SUPPLIED DATA:

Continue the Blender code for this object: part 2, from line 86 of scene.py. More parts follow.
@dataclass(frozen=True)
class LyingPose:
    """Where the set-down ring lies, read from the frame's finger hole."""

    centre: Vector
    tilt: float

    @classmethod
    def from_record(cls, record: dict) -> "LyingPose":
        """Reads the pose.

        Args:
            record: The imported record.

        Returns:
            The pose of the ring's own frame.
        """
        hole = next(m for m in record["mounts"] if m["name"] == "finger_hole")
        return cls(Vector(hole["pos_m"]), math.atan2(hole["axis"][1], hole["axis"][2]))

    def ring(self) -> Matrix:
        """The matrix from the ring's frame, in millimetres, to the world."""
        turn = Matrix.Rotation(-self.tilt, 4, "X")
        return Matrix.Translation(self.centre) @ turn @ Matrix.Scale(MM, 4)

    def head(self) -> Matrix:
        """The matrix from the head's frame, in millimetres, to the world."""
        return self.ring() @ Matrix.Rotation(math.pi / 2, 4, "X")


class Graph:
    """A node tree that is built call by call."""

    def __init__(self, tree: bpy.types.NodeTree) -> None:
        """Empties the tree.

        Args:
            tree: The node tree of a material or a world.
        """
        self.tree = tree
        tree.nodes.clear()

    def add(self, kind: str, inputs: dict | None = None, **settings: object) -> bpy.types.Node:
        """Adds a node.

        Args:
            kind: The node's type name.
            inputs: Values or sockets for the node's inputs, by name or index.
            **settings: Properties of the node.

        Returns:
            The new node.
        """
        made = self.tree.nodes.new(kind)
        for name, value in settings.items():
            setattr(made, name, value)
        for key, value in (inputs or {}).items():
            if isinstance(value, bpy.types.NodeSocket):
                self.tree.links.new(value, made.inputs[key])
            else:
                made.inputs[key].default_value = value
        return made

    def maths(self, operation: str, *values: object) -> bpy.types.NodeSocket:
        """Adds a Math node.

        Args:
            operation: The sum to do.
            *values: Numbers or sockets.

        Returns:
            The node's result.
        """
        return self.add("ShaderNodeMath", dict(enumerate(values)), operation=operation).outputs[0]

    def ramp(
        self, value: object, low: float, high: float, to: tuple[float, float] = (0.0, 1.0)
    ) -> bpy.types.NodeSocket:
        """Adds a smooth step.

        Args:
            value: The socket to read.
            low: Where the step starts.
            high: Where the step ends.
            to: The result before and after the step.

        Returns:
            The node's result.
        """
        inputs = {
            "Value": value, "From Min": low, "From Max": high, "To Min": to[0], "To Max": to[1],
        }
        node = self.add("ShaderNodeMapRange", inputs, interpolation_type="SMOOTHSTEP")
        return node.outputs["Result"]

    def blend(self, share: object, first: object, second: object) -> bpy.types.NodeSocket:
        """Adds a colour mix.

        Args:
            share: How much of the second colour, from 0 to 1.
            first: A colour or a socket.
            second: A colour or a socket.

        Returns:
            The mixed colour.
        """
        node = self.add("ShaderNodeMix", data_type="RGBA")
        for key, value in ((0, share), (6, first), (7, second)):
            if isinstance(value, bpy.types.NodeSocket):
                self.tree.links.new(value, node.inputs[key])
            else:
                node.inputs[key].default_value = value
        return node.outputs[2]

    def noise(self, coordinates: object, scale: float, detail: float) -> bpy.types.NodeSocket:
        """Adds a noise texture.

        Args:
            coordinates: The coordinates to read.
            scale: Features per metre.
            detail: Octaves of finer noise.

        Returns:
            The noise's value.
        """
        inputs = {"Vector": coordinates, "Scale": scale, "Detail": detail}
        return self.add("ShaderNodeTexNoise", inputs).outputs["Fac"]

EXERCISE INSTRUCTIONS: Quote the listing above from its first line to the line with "node tree that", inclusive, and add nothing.

CORRECT ANSWER:
Continue the Blender code for this object: part 2, from line 86 of scene.py. More parts follow.
@dataclass(frozen=True)
class LyingPose:
    """Where the set-down ring lies, read from the frame's finger hole."""

    centre: Vector
    tilt: float

    @classmethod
    def from_record(cls, record: dict) -> "LyingPose":
        """Reads the pose.

        Args:
            record: The imported record.

        Returns:
            The pose of the ring's own frame.
        """
        hole = next(m for m in record["mounts"] if m["name"] == "finger_hole")
        return cls(Vector(hole["pos_m"]), math.atan2(hole["axis"][1], hole["axis"][2]))

    def ring(self) -> Matrix:
        """The matrix from the ring's frame, in millimetres, to the world."""
        turn = Matrix.Rotation(-self.tilt, 4, "X")
        return Matrix.Translation(self.centre) @ turn @ Matrix.Scale(MM, 4)

    def head(self) -> Matrix:
        """The matrix from the head's frame, in millimetres, to the world."""
        return self.ring() @ Matrix.Rotation(math.pi / 2, 4, "X")


class Graph:
    """A node tree that is built call by call."""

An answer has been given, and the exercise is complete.